I hope you don’t mind me popping in, really struggling today. I am not able to wear a mask as my asthma (which is normally well controlled) is triggered by them. I feel like everything is worse since masks became compulsory in shops and I am back in lockdown effectively as I don’t feel comfortable using my exemption card for non-essential shopping or visiting places. I have a pet therapy business which relies on visiting care homes and 2 part time child care jobs which are all closed to me now. I know I am lucky that DH has a secure public sector job and I have a small investment income, but I am able to contribute less than half what I was able to earn monthly now ☹️
So far today I have been in tears twice, firstly because I saw a cute handbag that would have been a small extravagance I could have afforded before, which made me sad, but then I realised there was no point having it anyway as there is nowhere to go.

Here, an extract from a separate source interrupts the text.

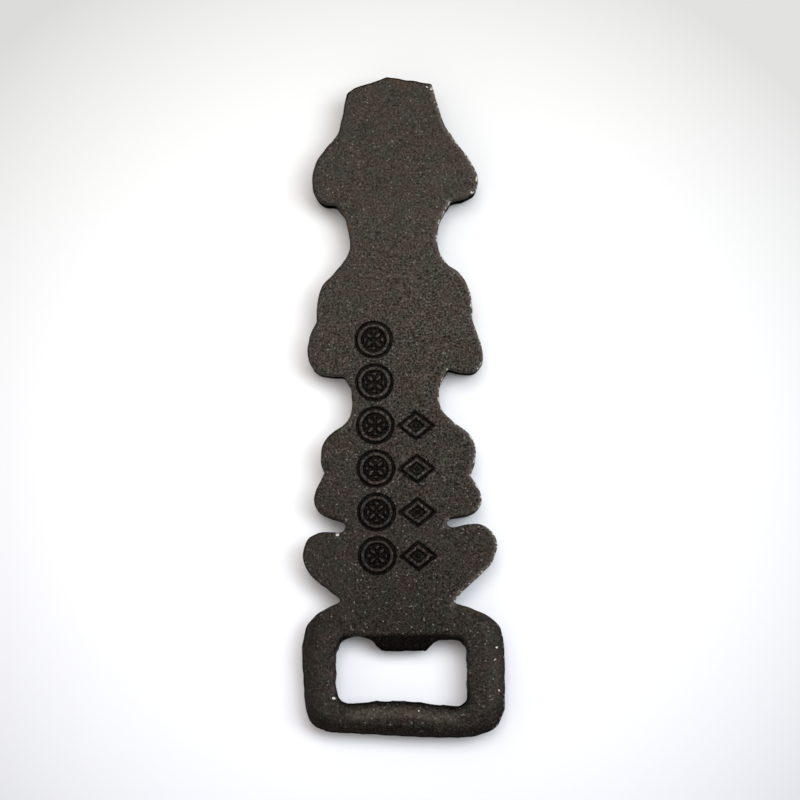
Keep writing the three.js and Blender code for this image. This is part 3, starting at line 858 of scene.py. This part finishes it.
def iron_material():
    """Blackened cast iron: a dark sandy skin with painted glints, mottled warm and cool, under what covers it
    and under painted highlight and painted shade.
    """
    material = bpy.data.materials.new("cast_iron_skin")
    nodes = Nodes(material, "Object")
    shader = nodes.nodes["Principled BSDF"]
    coarse = coarseness(nodes)
    skin = nodes.colour_mix(nodes.pattern(*MOTTLES), IRON_WARM, IRON_COOL)
    colour = nodes.vector("SCALE", skin, skin_brightness(nodes, coarse), "Vector")
    # painted glints, strongest where the grain is coarse
    colour = nodes.colour_mix(nodes.maths("MULTIPLY", painted_glints(nodes), coarse), colour, GLINT)
    # painted highlight along the right-hand edges and on the far bar's crest
    painted_highlight = nodes.maths("MULTIPLY", nodes.painted("painted_highlight"), nodes.pattern(*HIGHLIGHT_PATCHES))
    colour = nodes.colour_mix(painted_highlight, colour, HIGHLIGHT_COLOUR)
    rust = nodes.maths("MULTIPLY", nodes.painted("rust"), nodes.pattern(*RUST_SPOTS))
    colour = nodes.colour_mix(rust, colour, RUST)
    # bare metal in the chips, and painted glints along the right-hand edges
    chips_and_glints = nodes.maths("MULTIPLY", nodes.painted("chips_and_glints"), nodes.pattern(*CHIP_GLINT_SPOTS))
    colour = nodes.colour_mix(nodes.ramp(chips_and_glints, *CHIP_GLINT_EDGE, 0, 1), colour, CHIP_AND_GLINT_COLOUR)
    # painted shade darkens the colour where shade falls
    painted_shade = nodes.painted("painted_shade")
    nodes.link(nodes.colour_mix(painted_shade, colour, PAINTED_SHADE_COLOUR), shader.inputs["Base Color"])
    nodes.link(nodes.pattern(*GLOSS), shader.inputs["Roughness"])
    # where the painted shade lies the skin turns fully metallic, which darkens it at grazing angles too
    nodes.link(nodes.ramp(painted_shade, 0, ALL_SHADED, METALLIC, METALLIC_SHADED), shader.inputs["Metallic"])
    shader.inputs["Specular Tint"].default_value = IRON_EDGE
    bump = nodes.add("ShaderNodeBump", Strength=1.0, Distance=BUMP_HEIGHT)
    nodes.link(nodes.maths("MULTIPLY", nodes.noise(*BUMPS), coarse), bump.inputs["Height"])
    nodes.link(bump.outputs["Normal"], shader.inputs["Normal"])
    return material


def table_material():
    """White paper with a pool of light painted on it: it darkens away from the middle, and a painted tint of
    the light makes it cooler at the front.
    """
    material = bpy.data.materials.new("white_table")
    nodes = Nodes(material, "Object")
    shader = nodes.nodes["Principled BSDF"]
    away = nodes.vector("DISTANCE", nodes.place, TABLE_MIDDLE, "Value")
    level = nodes.maths("MULTIPLY_ADD", nodes.maths("POWER", away, 2.0), -TABLE_FADE, 1.0)
    level = nodes.maths("MAXIMUM", level, TABLE_FLOOR)
    tint = nodes.colour_mix(nodes.ramp(nodes.axis("Y"), *TABLE_TURNS, 0, 1), TABLE_FRONT, TABLE_BACK)
    nodes.link(nodes.vector("SCALE", tint, level, "Vector"), shader.inputs["Base Color"])
    shader.inputs["Roughness"].default_value = TABLE_ROUGHNESS
    shader.inputs["Specular IOR Level"].default_value = TABLE_SPECULAR
    return material


# ---------------------------------------------------------------- stage, light and camera, in metres
VIEW_TARGET = Vector((0.27, 0.68, 3.5)) * MM
VIEW_ELEVATION = 80  # degrees above the table
VIEW_ROLL = 1.05  # degrees that the opener leans to the left in the view
VIEW_DISTANCE = 0.6
NEAREST_SEEN = 0.01
LENS = 127.3  # mm
SENSOR = 36  # mm

ROOM_LIGHT = 0.465  # radiance of the room straight above,
ROOM_LEAN = (-0.44, 0, 0)  # and how much it rises from there towards +X, +Y and +Z
ROOM_COLOUR = (1, 0.92, 0.84, 1)
ROOM_SEEN = (0.9, 0.9, 0.9, 1)  # its colour where the camera looks straight at it
SOFTBOXES = {  # azimuth and elevation in degrees, power in watts, colour
    "softbox_right": (5, 57, 8.4, (0.94, 1, 1.04)),
    "softbox_above": (85, 75, 6.9, (1, 0.96, 0.955)),
}
SOFTBOX_DISTANCE = 1.2
SOFTBOX_SIZE = 0.7


def build_table():
    mesh = bpy.data.meshes.new("table")
    corners = [(x * TABLE_HALF, y * TABLE_HALF, 0) for x, y in ((-1, -1), (1, -1), (1, 1), (-1, 1))]
    mesh.from_pydata(corners, [], [(0, 1, 2, 3)])
    table = bpy.data.objects.new("table", mesh)
    table.data.materials.append(table_material())
    bpy.context.scene.collection.objects.link(table)


def add_softbox(name, azimuth, elevation, power, colour):
    light = bpy.data.lights.new(name, "AREA")
    light.shape = "SQUARE"
    light.size = SOFTBOX_SIZE
    light.energy = power
    light.color = colour
    turn, lift = math.radians(azimuth), math.radians(elevation)
    towards = Vector((math.cos(turn) * math.cos(lift), math.sin(turn) * math.cos(lift), math.sin(lift)))
    lamp = bpy.data.objects.new(name, light)
    lamp.location = towards * SOFTBOX_DISTANCE
    lamp.rotation_euler = (-towards).to_track_quat("-Z", "Y").to_euler()
    bpy.context.scene.collection.objects.link(lamp)


def build_world():
    """The light of the room: brightest towards -X, nearly dark towards +X. To the camera it looks pale."""
    world = bpy.data.worlds.new("room")
    nodes = Nodes(world, "Generated")
    lean = nodes.vector("DOT_PRODUCT", nodes.place, ROOM_LEAN, "Value")
    level = nodes.maths("MAXIMUM", nodes.maths("ADD", lean, ROOM_LIGHT), 0.0)
    lit = nodes.nodes["Background"]
    lit.inputs["Color"].default_value = ROOM_COLOUR
    nodes.link(level, lit.inputs["Strength"])
    pale = nodes.add("ShaderNodeBackground", Color=ROOM_SEEN)
    seen = nodes.add("ShaderNodeMixShader")
    nodes.link(nodes.add("ShaderNodeLightPath").outputs["Is Camera Ray"], seen.inputs["Fac"])
    nodes.link(lit.outputs["Background"], seen.inputs[1])
    nodes.link(pale.outputs["Background"], seen.inputs[2])
    nodes.link(seen.outputs["Shader"], nodes.nodes["World Output"].inputs["Surface"])
    bpy.context.scene.world = world


def build_lights():
    build_world()
    for name, settings in SOFTBOXES.items():
        add_softbox(name, *settings)


def build_camera():
    camera = bpy.data.cameras.new("view")
    camera.sensor_width = SENSOR
    camera.lens = LENS
    camera.clip_start = NEAREST_SEEN
    eye = bpy.data.objects.new("view", camera)
    elevation = math.radians(VIEW_ELEVATION)
    eye.location = VIEW_TARGET + VIEW_DISTANCE * Vector((0, -math.cos(elevation), math.sin(elevation)))
    tilt = Matrix.Rotation(math.radians(90 - VIEW_ELEVATION), 4, "X")
    roll = Matrix.Rotation(math.radians(-VIEW_ROLL), 4, "Z")
    eye.rotation_euler = (tilt @ roll).to_euler()
    bpy.context.scene.collection.objects.link(eye)
    bpy.context.scene.camera = eye


build_camera()
build_lights()
build_table()
opener = build_casting()
opener.data.materials.append(iron_material())
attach(opener, "root")
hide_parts(NODE)
bpy.context.scene.view_settings.view_transform = "Standard"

Then I heard a song from the 80’s that just made me remember what it was like to feel young and carefree and have things to look forward to. I feel very despondent about the winter and without concerts and the theatre and things to look forward to it will be hard.
I am driving to the Midlands to visit my adult children tomorrow, the first time I have seen any of them since Christmas and it is awful to think they may not be able to come this year.
I am generally a rule follower, but I feel more and more disillusioned by the road we are on and feel the mask rules were more based on economics than science. We have had 2 UK holidays and tried to make the most of the summer, but we are not pub goers and perhaps eat out once a month normally so feel there is little on offer.
Thanks for listening I have been following for a while and it helps to know there are people who don’t think everything else should be thrown under the bus for COVID.